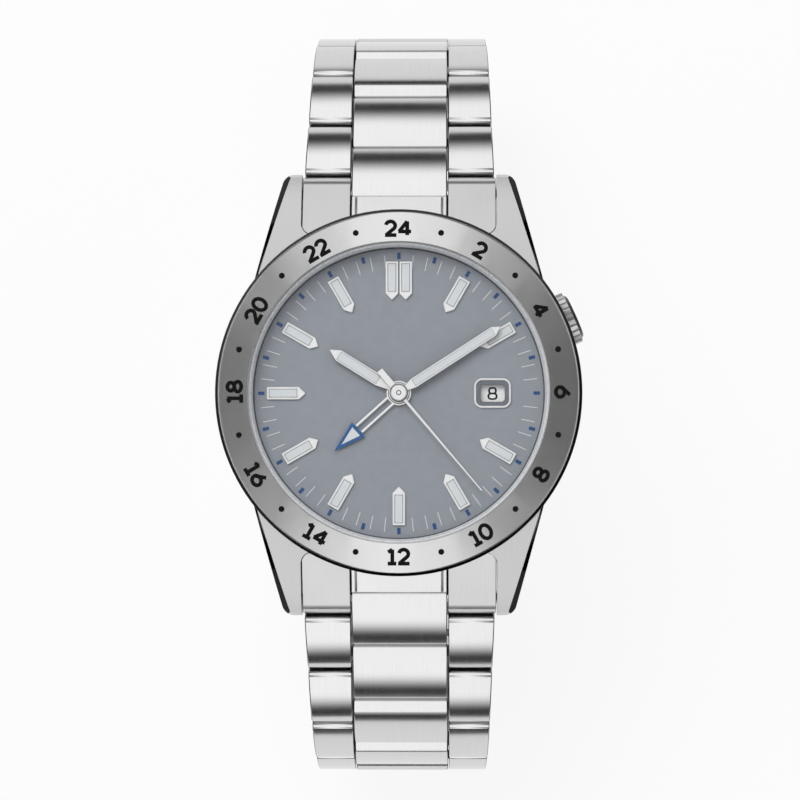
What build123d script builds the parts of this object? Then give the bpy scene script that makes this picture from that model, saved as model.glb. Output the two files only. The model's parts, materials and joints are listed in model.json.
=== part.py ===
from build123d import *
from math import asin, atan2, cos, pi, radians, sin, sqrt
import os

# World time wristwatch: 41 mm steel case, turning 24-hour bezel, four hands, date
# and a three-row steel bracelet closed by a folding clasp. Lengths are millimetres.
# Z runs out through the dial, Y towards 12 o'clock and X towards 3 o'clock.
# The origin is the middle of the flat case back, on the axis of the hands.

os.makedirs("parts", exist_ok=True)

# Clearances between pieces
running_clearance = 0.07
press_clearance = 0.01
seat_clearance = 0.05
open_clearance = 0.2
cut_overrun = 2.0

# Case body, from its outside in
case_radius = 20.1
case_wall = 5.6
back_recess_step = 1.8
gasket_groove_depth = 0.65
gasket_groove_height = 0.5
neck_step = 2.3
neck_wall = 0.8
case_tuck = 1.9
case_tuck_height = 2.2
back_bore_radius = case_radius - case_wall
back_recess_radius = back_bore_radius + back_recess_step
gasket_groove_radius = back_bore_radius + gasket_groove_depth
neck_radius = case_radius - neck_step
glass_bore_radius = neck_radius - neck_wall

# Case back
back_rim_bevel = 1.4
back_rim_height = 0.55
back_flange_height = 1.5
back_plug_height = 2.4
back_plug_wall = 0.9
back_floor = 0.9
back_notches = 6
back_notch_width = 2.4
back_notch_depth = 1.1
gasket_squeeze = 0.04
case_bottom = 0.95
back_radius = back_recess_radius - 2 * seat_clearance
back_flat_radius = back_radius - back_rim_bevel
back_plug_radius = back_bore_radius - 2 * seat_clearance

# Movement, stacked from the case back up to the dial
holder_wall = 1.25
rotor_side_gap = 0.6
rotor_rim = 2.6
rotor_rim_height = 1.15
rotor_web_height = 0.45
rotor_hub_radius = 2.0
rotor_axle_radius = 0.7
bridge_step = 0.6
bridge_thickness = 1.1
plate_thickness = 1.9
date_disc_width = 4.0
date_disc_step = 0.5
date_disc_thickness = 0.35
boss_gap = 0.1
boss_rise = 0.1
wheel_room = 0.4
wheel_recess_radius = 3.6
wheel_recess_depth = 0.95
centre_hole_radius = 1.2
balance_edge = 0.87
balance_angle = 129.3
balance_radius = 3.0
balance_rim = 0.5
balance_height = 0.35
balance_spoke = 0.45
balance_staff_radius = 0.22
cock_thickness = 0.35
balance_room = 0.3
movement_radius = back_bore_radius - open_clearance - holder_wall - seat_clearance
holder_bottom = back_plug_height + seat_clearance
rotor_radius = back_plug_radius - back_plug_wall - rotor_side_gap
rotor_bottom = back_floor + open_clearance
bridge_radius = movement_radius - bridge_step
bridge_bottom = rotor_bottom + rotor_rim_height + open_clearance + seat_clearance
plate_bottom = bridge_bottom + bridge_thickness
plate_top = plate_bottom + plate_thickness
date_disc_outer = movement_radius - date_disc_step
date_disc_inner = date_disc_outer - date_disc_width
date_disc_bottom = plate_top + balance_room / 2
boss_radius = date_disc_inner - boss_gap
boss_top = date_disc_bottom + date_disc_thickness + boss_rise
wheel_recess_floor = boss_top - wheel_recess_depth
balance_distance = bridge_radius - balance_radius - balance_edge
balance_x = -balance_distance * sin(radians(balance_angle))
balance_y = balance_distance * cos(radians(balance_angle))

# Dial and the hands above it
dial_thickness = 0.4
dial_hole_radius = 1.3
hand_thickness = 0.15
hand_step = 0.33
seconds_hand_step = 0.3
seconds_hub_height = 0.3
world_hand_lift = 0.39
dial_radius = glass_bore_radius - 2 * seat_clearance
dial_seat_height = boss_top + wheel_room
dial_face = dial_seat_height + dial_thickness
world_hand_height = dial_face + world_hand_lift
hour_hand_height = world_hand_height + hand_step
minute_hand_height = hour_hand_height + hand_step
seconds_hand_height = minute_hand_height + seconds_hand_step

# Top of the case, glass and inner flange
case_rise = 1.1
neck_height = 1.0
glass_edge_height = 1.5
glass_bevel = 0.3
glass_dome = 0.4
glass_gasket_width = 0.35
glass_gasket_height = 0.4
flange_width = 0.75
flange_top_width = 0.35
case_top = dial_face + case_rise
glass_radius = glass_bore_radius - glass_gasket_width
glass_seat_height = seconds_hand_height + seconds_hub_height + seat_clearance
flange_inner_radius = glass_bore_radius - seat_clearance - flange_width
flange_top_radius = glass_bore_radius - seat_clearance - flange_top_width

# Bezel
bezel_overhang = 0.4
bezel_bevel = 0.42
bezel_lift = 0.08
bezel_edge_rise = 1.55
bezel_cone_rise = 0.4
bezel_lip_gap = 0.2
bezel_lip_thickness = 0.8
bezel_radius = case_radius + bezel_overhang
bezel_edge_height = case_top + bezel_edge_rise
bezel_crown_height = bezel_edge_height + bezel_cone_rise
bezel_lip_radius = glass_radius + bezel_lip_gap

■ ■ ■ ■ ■

Give back the listing exactly, please, from its first line to the line containing "glass_bore_radius = neck_radius - neck_wall", inclusive, and nothing past that line.

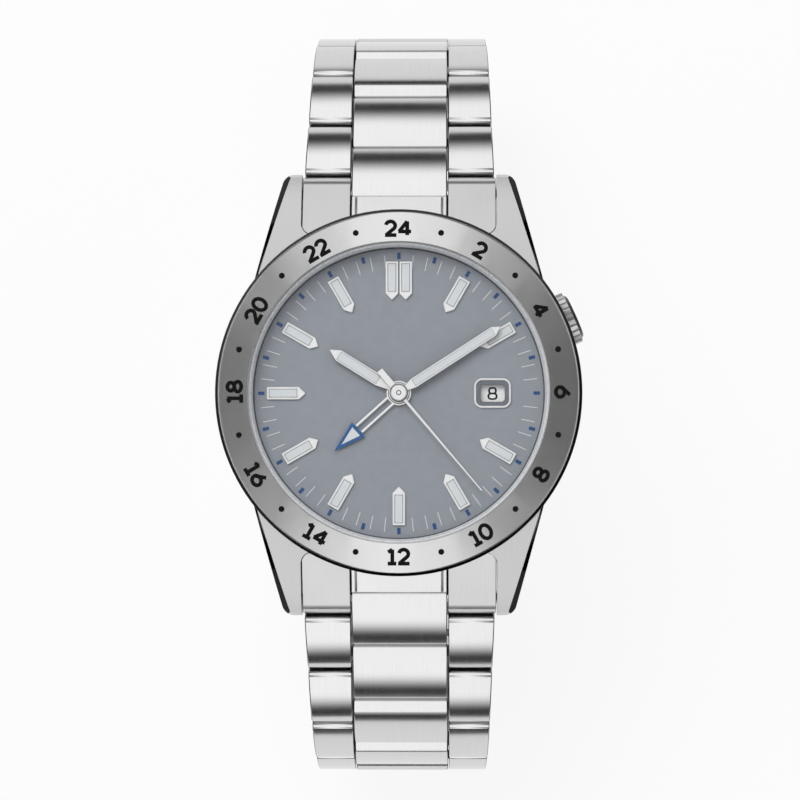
What build123d script builds the parts of this object? Then give the bpy scene script that makes this picture from that model, saved as model.glb. Output the two files only. The model's parts, materials and joints are listed in model.json.
=== part.py ===
from build123d import *
from math import asin, atan2, cos, pi, radians, sin, sqrt
import os

# World time wristwatch: 41 mm steel case, turning 24-hour bezel, four hands, date
# and a three-row steel bracelet closed by a folding clasp. Lengths are millimetres.
# Z runs out through the dial, Y towards 12 o'clock and X towards 3 o'clock.
# The origin is the middle of the flat case back, on the axis of the hands.

os.makedirs("parts", exist_ok=True)

# Clearances between pieces
running_clearance = 0.07
press_clearance = 0.01
seat_clearance = 0.05
open_clearance = 0.2
cut_overrun = 2.0

# Case body, from its outside in
case_radius = 20.1
case_wall = 5.6
back_recess_step = 1.8
gasket_groove_depth = 0.65
gasket_groove_height = 0.5
neck_step = 2.3
neck_wall = 0.8
case_tuck = 1.9
case_tuck_height = 2.2
back_bore_radius = case_radius - case_wall
back_recess_radius = back_bore_radius + back_recess_step
gasket_groove_radius = back_bore_radius + gasket_groove_depth
neck_radius = case_radius - neck_step
glass_bore_radius = neck_radius - neck_wall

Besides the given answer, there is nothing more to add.